I heard it said that this was because of Ceausescu's regime's fixation on surveillance and intelligence. So they allocated top resources to information technology, resulting in an unusually IT-capable population.
From elsewhere i got the impression that there was less pre-compiled software to be had, so unless you wanted an expensive paper weight you basically had to learn to code.
Curiously the only PC in my school in Moscow in 1988 was an IBM PC (the 5150?). Actually, that may have been 1987 or 86 even... Then we moved to the US. I've never seen or knew of existence of any of the machines in this article.
The professor that taught my compilers course used to tell us crazy stories about working in the Soviet Union before he immigrated as a reverse engineer, essentially copying western operating systems. He gave us by far the best explanations of real-world applications for the hardcore theory we learned in automata class.

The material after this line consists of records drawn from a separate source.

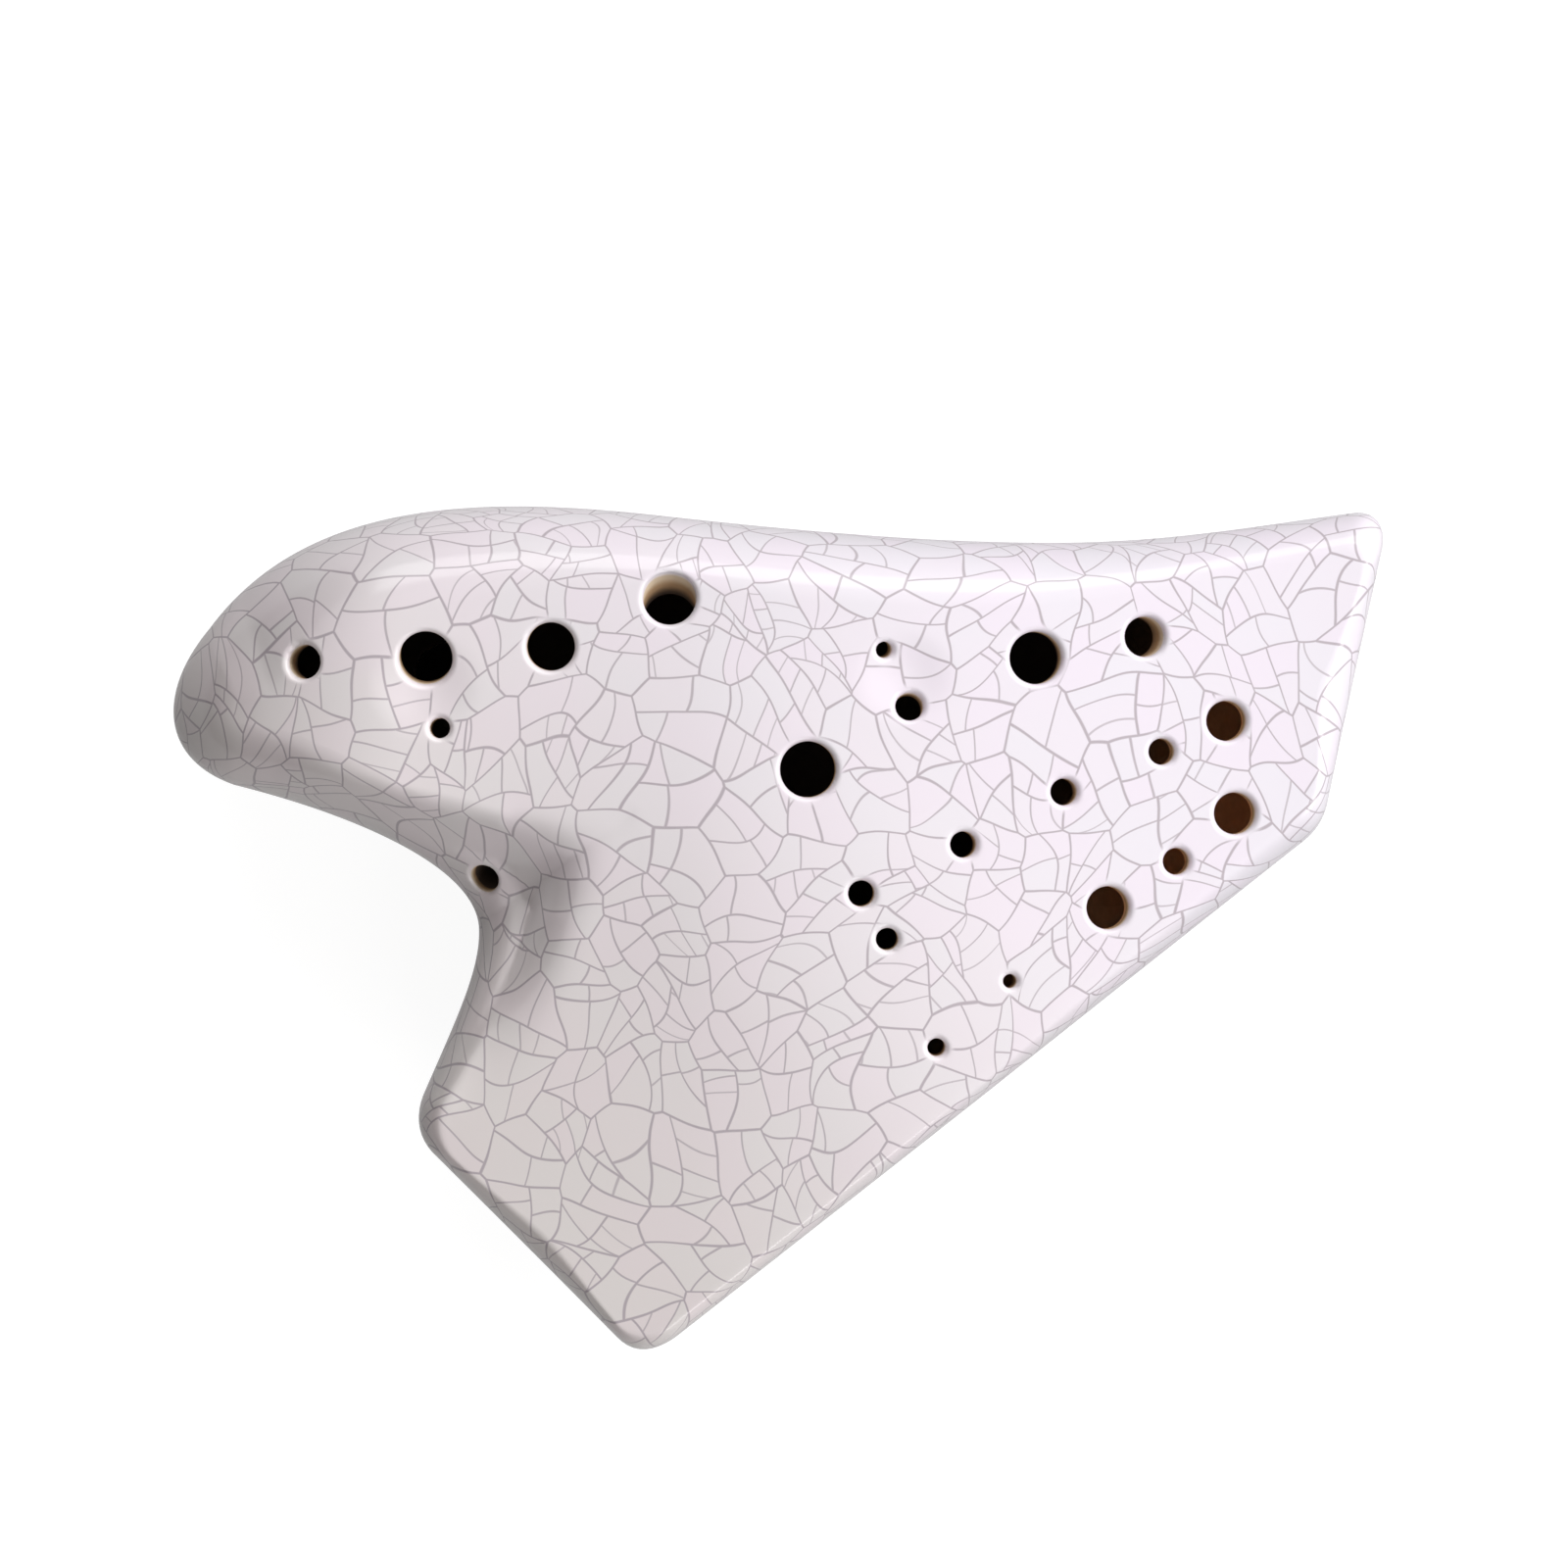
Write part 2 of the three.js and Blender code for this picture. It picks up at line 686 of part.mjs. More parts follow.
// The clay block of one voice fills the mouthpiece between the dividers' middles
function windwayBlock(fromAlong, toAlong, voice) {
  const slab = mouthPrism([
    [0, 0],
    [windwayLength, 0],
    [windwayLength, frontRise + backDepth],
    [0, frontRise + backDepth],
  ], (fromAlong + toAlong) / 2, toAlong - fromAlong);
  return seatedSpace
    .intersect(slab)
    .subtract(wallAlong(lowMidPath, dividerThickness + 2 * seat))
    .subtract(wallAlong(midHighPath, dividerThickness + 2 * seat))
    .subtract(windwayVoid(voice));
}

function frontShell() {
  return [...lowHoleShares, ...midHoleShares, ...highHoleShares].map(frontBore)
    .reduce((shell, bore) => shell.subtract(bore), halfSolid(frontForm, 0, 0))
    .subtract(halfSolid(frontForm, wall, overrun))
    .subtract(strapPassage(frontSkin));
}

function backShell() {
  let shell = halfSolid(backForm, 0, 0)
    .subtract(halfSolid(backForm, wall, overrun))
    .subtract(thumbBore(leftThumbShare, leftThumbBore))
    .subtract(thumbBore(rightThumbShare, rightThumbBore))
    .subtract(strapPassage(backSkin));
  Object.values(voices).forEach((voice) => {
    shell = shell.subtract(windwayVoid(voice)).subtract(windowAndRamp(voice));
  });
  return shell;
}

// Clays and glaze
const glaze = new THREE.MeshStandardMaterial({ color: 0xe8e0e6, roughness: 0.12, metalness: 0 });
const biscuit = new THREE.MeshStandardMaterial({ color: 0x7a4f33, roughness: 0.85, metalness: 0 });

function meshOf(name, solid, material) {
  const { vertProperties, triVerts } = solid.getMesh();
  const geometry = new THREE.BufferGeometry();
  geometry.setAttribute('position', new THREE.BufferAttribute(vertProperties, 3));
  geometry.setIndex(new THREE.BufferAttribute(triVerts, 1));
  geometry.computeVertexNormals();
  const mesh = new THREE.Mesh(geometry, material);
  mesh.name = name;
  return mesh;
}

const ocarina = new THREE.Group();
ocarina.add(
  meshOf('front_shell', frontShell(), glaze),
  meshOf('back_shell', backShell(), glaze),
  meshOf('low_mid_divider', seatedSpace.intersect(wallAlong(lowMidPath, dividerThickness)), biscuit),
  meshOf('mid_high_divider', seatedSpace.intersect(wallAlong(midHighPath, dividerThickness)), biscuit),
  meshOf('low_windway_block', windwayBlock(-mouthReach, lowMidAlong, voices.low), biscuit),
  meshOf('mid_windway_block', windwayBlock(lowMidAlong, midHighAlong, voices.mid), biscuit),
  meshOf('high_windway_block', windwayBlock(midHighAlong, mouthReach, voices.high), biscuit),
);

export default ocarina;
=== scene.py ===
# A triple ocarina in white crackle glaze, lying on its back and seen from straight above.
# The front and the back are pressed clay shells under one glaze; the walls and blocks inside
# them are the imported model's own, in bare clay.
# Sizes are in millimetres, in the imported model's own frame, and are turned to metres by MM.

import math

import bmesh
import bpy
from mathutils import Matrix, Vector
from mathutils.bvhtree import BVHTree


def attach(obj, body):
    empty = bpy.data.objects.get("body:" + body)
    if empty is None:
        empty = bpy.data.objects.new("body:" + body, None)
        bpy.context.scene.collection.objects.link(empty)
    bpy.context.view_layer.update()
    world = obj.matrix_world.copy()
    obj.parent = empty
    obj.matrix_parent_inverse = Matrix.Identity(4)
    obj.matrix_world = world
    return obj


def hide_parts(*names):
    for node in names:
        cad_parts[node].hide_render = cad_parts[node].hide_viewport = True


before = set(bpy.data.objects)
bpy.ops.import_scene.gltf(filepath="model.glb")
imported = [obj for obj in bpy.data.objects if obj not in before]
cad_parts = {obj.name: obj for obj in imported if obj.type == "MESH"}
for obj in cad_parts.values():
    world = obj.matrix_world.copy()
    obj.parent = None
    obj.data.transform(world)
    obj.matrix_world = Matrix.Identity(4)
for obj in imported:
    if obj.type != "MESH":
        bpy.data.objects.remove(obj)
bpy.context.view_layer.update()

MM = 0.001

# Body; each side says how far it stands off the seam in full, at the mouth, at the blunt end and
# at the lobe's tip, and over how long a run it rises from the mouth and falls to the blunt end
BODY_LENGTH = 205
BODY_WIDTH = 143
SEAM = 21
FRONT_RISE = 23
BACK_DEPTH = 21
WALL = 5
LEAST_INNER_RADIUS = 2
MOST_SHOULDER_SHARE = 0.85
LEAST_FACING = 0.5
RUN_BLEND = 4
LOBE_RUN = 40
FRONT = dict(side=1, full=FRONT_RISE, mouth=10, mouth_run=74, end=12.5, end_run=118, lobe=9)
BACK = dict(side=-1, full=BACK_DEPTH, mouth=7.5, mouth_run=46, end=11, end_run=62, lobe=13)

# Ledge under the lobe, the crease in it, and where the crease's end is softened
LEDGE_WIDTH = 12
LEDGE_RUN = 13
LEDGE_SHARE = 0.5
CREASE_LEDGE_WIDTH = 7
CREASE_RUN = (4, 11)
CREASE_FROM = 6
CREASE_FADE = 14
CREST_BLEND = 0.3
NO_BLEND = 0.000001
CREASE_END = (0.333, 0.597)
CREASE_END_REACH = 12
CREASE_END_PASSES = 60

# Finger dishes round the two pairs of holes
DISH_DEPTH = 0.9
DISHES = [dict(at=(0.215, 0.783), reach=9.5), dict(at=(0.603, 0.792), reach=8.5)]

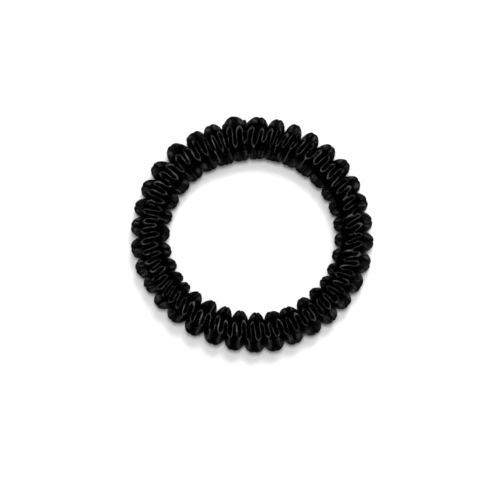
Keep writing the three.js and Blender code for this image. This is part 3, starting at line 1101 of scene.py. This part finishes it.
class SCRUNCHIE_OT_stage(bpy.types.Operator):
    """Lay the floor, set the lights and point the camera as in the photo"""

    bl_idname = "scrunchie.stage"
    bl_label = "Stage"

    # Half the floor's side, and how far it lies under the scrunchie.
    FLOOR_HALF = 3.0
    FLOOR_GAP = 0.00002

    # Soft square lights: name, place, side and power. The lamps show in no reflection, and the panel shows
    # in reflections alone.
    LAMPS = (
        ("FarLight", (0.2, 0.8, 1.4), 0.5, 15),
        ("TopLight", (0.0, 0.1, 1.6), 0.35, 12),
        ("FillLight", (0.0, 0.0, 1.5), 2.6, 18),
    )
    SHEEN_PANEL = ("SheenPanel", (0.0, 0.1, 1.6), 1.0, 15)

    # Grey levels of the surroundings, from straight down at 0 to straight up at 1.
    SURROUNDINGS = ((0.15, 0), (0.32, 0.05), (0.56, 0.05), (0.64, 0), (1, 0))

    # Where the ring's middle falls in the photo, the sensor's width in millimetres, and the nearest it sees.
    RING_PIXEL = (252.0, 234.3)
    SENSOR = 36
    NEAREST = 0.01

    def execute(self, context):
        settings = context.scene.scrunchie_stage
        self.lay_floor(settings)
        self.light_world(context.scene)
        for lamp in self.LAMPS:
            self.add_light(*lamp).visible_glossy = False
        self.add_light(*self.SHEEN_PANEL).visible_diffuse = False
        self.point_camera(context.scene, settings)
        context.scene.view_settings.view_transform = "Standard"
        return {"FINISHED"}

    def lay_floor(self, settings):
        """A flat square floor just under the scrunchie."""
        corners = self.FLOOR_HALF * np.array([(-1, -1, 0), (1, -1, 0), (1, 1, 0), (-1, 1, 0)])
        corners[:, 2] = -self.FLOOR_GAP
        floor = mesh_object("Floor", corners, np.array([[0, 1, 2, 3]]))
        floor.data.materials.append(floor_material(settings))
        floor.visible_glossy = False

    def light_world(self, scene):
        """Surroundings for the reflections: a dim band about the horizon and below it."""
        world = bpy.data.worlds.new("Studio")
        world.use_nodes = True
        scene.world = world
        tree = world.node_tree
        shade = Shade(tree)
        direction = shade.node("ShaderNodeTexCoord", {}, {}, output=0)
        up = shade.node("ShaderNodeSeparateXYZ", {}, {0: direction}, output=2)
        level = shade.node("ShaderNodeValToRGB", {"stops": self.SURROUNDINGS}, {0: up * 0.5 + 0.5})
        tree.links.new(level.socket, tree.nodes["Background"].inputs[0])

    @staticmethod
    def add_light(name, place, size, power):
        """A square soft light at a place, turned to the scrunchie."""
        light = bpy.data.lights.new(name, "AREA")
        light.shape = "SQUARE"
        light.size = size
        light.energy = power
        lamp = bpy.data.objects.new(name, light)
        lamp.location = place
        lamp.rotation_euler = (-lamp.location).to_track_quat("-Z", "Y").to_euler()
        bpy.context.scene.collection.objects.link(lamp)
        return lamp

    def point_camera(self, scene, settings):
        """A long lens at the photo's elevation, aimed so that the ring's middle falls on its pixel."""
        pixel = settings.frame_width / PHOTO_PIXELS
        right, down = (place - PHOTO_PIXELS / 2 for place in self.RING_PIXEL)
        centre = ring_centre()
        aim_x = centre[0] - right * pixel
        aim_y = centre[1] + down * pixel / math.sin(settings.elevation)
        data = bpy.data.cameras.new("Camera")
        data.sensor_width = self.SENSOR
        data.lens = data.sensor_width * settings.distance / settings.frame_width
        data.clip_start = self.NEAREST
        camera = bpy.data.objects.new("Camera", data)
        camera.location = (
            aim_x,
            aim_y - settings.distance * math.cos(settings.elevation),
            centre[2] + settings.distance * math.sin(settings.elevation),
        )
        camera.rotation_euler = (math.pi / 2 - settings.elevation, 0, 0)
        scene.collection.objects.link(camera)
        scene.camera = camera


class SCRUNCHIE_PT_panel(bpy.types.Panel):
    """The scrunchie's steps and settings"""

    bl_idname = "SCRUNCHIE_PT_panel"
    bl_label = "Silk scrunchie"
    bl_space_type = "VIEW_3D"
    bl_region_type = "UI"
    bl_category = "Scrunchie"

    def draw(self, context):
        layout = self.layout
        for group in ("scrunchie_roll", "scrunchie_finish", "scrunchie_stage"):
            settings = getattr(context.scene, group)
            for name in settings.bl_rna.properties.keys():
                if name not in ("rna_type", "name"):
                    layout.prop(settings, name)
        for operator in OPERATORS:
            layout.operator(operator.bl_idname)


OPERATORS = (SCRUNCHIE_OT_cover, SCRUNCHIE_OT_stitches, SCRUNCHIE_OT_cord, SCRUNCHIE_OT_stage)
SETTINGS = {"scrunchie_roll": RollSizes, "scrunchie_finish": SilkFinish, "scrunchie_stage": StageSettings}


def register():
    for kind in (*SETTINGS.values(), *OPERATORS, SCRUNCHIE_PT_panel):
        bpy.utils.register_class(kind)
    for name, kind in SETTINGS.items():
        setattr(bpy.types.Scene, name, bpy.props.PointerProperty(type=kind))


def unregister():
    for name in SETTINGS:
        delattr(bpy.types.Scene, name)
    for kind in (SCRUNCHIE_PT_panel, *reversed(OPERATORS), *reversed(SETTINGS.values())):
        bpy.utils.unregister_class(kind)


def main():
    """Registers the add-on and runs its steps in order."""
    register()
    bpy.ops.scrunchie.cover()
    bpy.ops.scrunchie.stitches()
    bpy.ops.scrunchie.cord()
    bpy.ops.scrunchie.stage()


if __name__ == "__main__":
    main()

I just sitting @ the c3d2 hackerspace in dresden germany which is located in the old robotron building ^^ - but never saw one of those machines in person. No idea if here are still some in the building, guess not.
I believe I heard that the soviets experimented in the early days with ternary computers, and took it further than anyone else did. Does anyone have more information on that?
The cost of this computer was close to the cost of car so blue collar workers established multiple schemes to steal either parts of computers or the whole computers.
The best plan by far was to throw computers out of the windows of factory so it would land on the soft grass right outside of the secure perimeter fence. Then whatever was thrown - would be picked up by co-conspirators and drove away immediately. Usually during the night shifts.
Clever, simple and working scheme that took a while to discover and crack for local security and law enforcement.